As he finishes this sentence looks of affirmation appear on the faces of everyone as they are sure he could only be referring to that family tonight that asked for an extra chair or that couple that sent back their raw chicken. "What demanding fuckheads" you all mumble. But these looks quickly fade as he finishes. “And now today, they are everywhere. I guarantee it.”
A mixture of outrage, confusion and nervous twitching ensues. Some have failed to comprehend anything after doing consecutive bumps off one of the waitress tits.
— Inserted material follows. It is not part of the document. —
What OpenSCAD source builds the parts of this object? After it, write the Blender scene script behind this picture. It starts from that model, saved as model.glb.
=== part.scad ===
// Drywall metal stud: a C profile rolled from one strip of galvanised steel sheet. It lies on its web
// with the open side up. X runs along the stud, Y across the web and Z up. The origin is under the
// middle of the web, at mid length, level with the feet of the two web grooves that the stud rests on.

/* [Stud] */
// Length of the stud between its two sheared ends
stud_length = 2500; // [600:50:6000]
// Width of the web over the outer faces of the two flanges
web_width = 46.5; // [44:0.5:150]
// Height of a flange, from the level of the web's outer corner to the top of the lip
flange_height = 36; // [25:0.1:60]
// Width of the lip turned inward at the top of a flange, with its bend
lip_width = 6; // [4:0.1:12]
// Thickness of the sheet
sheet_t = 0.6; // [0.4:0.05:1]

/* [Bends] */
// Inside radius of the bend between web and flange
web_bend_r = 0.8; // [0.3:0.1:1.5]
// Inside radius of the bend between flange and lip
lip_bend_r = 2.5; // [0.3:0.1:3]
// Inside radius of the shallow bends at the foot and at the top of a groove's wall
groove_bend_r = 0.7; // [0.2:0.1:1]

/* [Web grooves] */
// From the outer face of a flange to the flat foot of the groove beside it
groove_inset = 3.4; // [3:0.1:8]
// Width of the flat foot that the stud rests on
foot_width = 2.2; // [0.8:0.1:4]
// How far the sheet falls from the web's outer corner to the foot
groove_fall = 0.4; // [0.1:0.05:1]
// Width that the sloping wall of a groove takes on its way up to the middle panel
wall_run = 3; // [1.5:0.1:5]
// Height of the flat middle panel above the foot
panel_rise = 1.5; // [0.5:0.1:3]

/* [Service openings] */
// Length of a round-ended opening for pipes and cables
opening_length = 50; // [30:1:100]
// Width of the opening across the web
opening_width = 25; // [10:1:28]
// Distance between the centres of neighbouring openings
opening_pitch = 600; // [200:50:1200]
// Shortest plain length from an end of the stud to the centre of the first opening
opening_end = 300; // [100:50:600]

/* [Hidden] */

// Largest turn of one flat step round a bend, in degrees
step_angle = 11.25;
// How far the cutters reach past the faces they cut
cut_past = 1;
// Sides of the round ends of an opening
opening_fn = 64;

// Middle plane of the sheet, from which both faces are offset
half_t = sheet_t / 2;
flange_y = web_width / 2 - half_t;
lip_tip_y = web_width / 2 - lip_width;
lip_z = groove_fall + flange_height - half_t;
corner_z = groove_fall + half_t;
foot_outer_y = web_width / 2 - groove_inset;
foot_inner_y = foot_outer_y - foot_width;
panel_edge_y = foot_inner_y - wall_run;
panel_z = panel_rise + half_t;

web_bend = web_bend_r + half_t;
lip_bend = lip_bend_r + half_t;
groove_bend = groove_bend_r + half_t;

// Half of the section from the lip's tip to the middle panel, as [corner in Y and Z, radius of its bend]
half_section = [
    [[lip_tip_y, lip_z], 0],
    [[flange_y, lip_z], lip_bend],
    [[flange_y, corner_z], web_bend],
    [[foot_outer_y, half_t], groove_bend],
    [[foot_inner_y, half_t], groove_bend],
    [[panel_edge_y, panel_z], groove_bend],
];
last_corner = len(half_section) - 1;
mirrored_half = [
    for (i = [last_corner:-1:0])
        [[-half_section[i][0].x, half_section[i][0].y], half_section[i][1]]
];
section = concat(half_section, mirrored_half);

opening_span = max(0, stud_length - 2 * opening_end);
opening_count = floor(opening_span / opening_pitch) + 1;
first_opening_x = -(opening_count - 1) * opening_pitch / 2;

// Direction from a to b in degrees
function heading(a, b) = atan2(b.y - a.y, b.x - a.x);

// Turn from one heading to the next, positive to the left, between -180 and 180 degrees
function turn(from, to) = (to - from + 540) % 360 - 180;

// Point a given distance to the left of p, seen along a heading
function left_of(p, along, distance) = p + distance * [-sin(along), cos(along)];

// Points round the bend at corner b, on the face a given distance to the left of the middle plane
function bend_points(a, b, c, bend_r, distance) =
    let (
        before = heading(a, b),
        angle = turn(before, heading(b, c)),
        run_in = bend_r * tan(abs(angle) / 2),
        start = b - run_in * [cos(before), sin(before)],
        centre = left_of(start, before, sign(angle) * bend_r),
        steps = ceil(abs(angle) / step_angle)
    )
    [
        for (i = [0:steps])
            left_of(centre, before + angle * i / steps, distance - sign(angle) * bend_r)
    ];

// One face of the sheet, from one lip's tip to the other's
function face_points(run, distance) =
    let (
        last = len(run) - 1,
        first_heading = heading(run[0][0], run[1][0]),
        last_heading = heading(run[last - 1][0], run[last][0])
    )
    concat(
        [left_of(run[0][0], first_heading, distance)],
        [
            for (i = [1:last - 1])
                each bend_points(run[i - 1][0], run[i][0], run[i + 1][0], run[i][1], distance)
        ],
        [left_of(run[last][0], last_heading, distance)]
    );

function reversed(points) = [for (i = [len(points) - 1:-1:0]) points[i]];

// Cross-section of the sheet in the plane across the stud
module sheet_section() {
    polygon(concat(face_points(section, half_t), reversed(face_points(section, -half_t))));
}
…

Nosebleeds and screaming are everywhere.
Suddenly Bob from behind the bar grabs a bottle of Jack and smashes in on the counter “No fucking way!” he shouts. “There ain’t no fucking way assholes exist anywhere but here at Applebee’s”. Bob will never realize how right he was.
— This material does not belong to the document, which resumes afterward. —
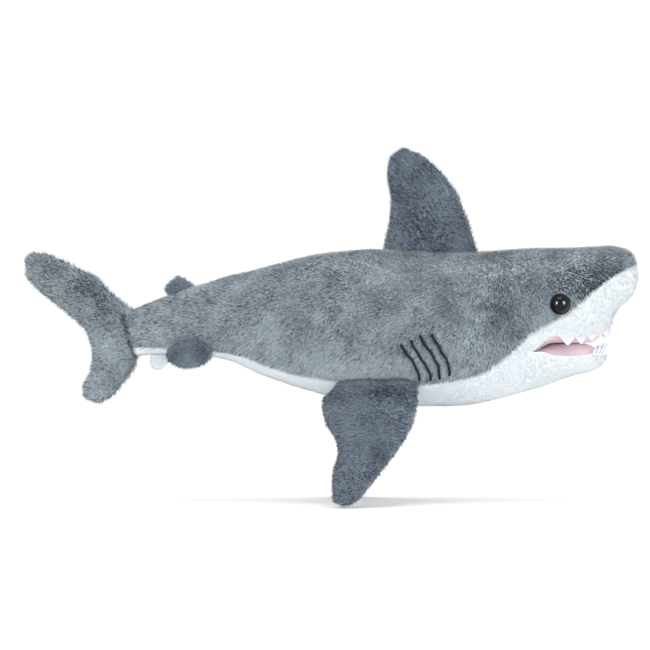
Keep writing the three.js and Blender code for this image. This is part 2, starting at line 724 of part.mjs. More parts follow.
const shark = new THREE.Group();
shark.add(buildBody(), buildJaw(), buildTailStem(), buildTailFin());
shark.add(buildDorsal(), buildSecondDorsal(), buildAnal());
for (const side of [RIGHT, LEFT]) {
  shark.add(buildPairedFin("pectoral_fin", FINS.pectoral, PECTORAL, side, true));
  shark.add(buildPairedFin("pelvic_fin", FINS.pelvic, PELVIC, side, false));
}

export default shark;
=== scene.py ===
"""Plush shark: sewn skins, plush pile, felt teeth, safety eyes and stitched gills on the CAD frame."""

import math

import bmesh
import bpy
import numpy as np
from mathutils import Matrix, Vector


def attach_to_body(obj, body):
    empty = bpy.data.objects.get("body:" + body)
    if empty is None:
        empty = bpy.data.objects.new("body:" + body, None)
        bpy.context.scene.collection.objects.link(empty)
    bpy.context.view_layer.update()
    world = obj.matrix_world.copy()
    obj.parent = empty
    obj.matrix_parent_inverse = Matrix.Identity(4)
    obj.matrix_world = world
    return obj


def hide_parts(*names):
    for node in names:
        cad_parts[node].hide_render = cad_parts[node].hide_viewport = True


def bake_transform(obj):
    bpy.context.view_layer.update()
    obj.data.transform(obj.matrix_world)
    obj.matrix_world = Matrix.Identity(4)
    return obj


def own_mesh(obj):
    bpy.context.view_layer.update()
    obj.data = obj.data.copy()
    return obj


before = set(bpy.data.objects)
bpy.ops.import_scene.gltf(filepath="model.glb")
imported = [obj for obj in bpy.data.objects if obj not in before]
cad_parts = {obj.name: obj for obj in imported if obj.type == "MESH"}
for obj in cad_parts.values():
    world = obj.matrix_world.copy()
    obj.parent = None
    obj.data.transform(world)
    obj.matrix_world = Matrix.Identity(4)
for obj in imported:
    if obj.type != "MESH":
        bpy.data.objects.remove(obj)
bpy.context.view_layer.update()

MM = 0.001
SEED = 7
RIGHT, LEFT = -1, 1
TOP = math.pi / 2

# ---- Sizes, in millimetres ----

SKIN_DEPTH = 1.5               # thickness of the sewn cloth
PILE_ROOM = 2.0                # the cloth lies this far inside the toy's outline, and the pile fills it
NOSE_X = 254
TAIL_END_X = -167
LEAST_HALF_WIDTH, LEAST_DEPTH = 0.8, 0.5       # of the cloth at the ends of a skin
NOSE_PILE = 2.0                # the pile lies back on the nose, so the cloth comes further forward there
THROAT_X = 150                 # belly skin ends and throat skin begins
CORNER_X = 171                 # corner of the mouth
MOUTH_FRONT_X = 237
JAW_END_X = 231

# Side view of the body: x, then height.
BACK = [(-168, 161), (-141, 172), (-104, 185.5), (-54, 198.5), (-5, 209), (40, 212.5),
        (100, 210.5), (150, 212.5), (200, 214), (230, 215), (243, 213), (250, 208), (254, 196)]
BELLY = [(-168, 120), (-145, 122.5), (-116, 120.5), (-92, 118), (-54, 104), (-17, 92),
         (25, 82), (70, 78), (110, 79), (145, 86), (169, 93), (190, 101), (207, 107), (220, 124),
         (230, 139), (234, 145), (237, 155), (240, 161), (245, 167), (250.5, 175.5), (254, 189)]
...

At this Dimitri the janitor, and the unwitting voice of reason, pokes his head around the corner where he has been mopping piss to calmly remark “Hey commrade, quit breaking bottles. You know I have to clean that up now.” As he disappears into the background he is heard faintly saying “And commrade, if you don’t like your job, get another one.”
This onslaught of common sense mixed with potent amphetamines suddenly reaches dangerous levels and everyone’s head literally explodes (thus explaining the decor at any Applebee’s).
Commercial break.
Bottom line here folks is this. If you do what is expected then I’ll give you a small tip. If you do something extraordinary I’ll give you a reasonable tip. If you fuck up you get no tip. And if you’re beautiful I’ll give you a big tip. Yeah, life aint’ fair but when I’m hammered at 2:15 am on Saturday night and stumble into a greasy diner and order tots they are going to taste so much better if the lady serving them is wearing a low cut shirt with her titties hanging out. Mmmmmm ; tots and titties. American cuisine at its finest.
*I wrote that whole article resisting every urge in my body to make any “just the tip” jokes. Hardest thing I’ve ever done in my entire life. If I had to cut my own hands off with a saw strapped to my forehead like some whiny bitch in Saw I’d still say this was harder.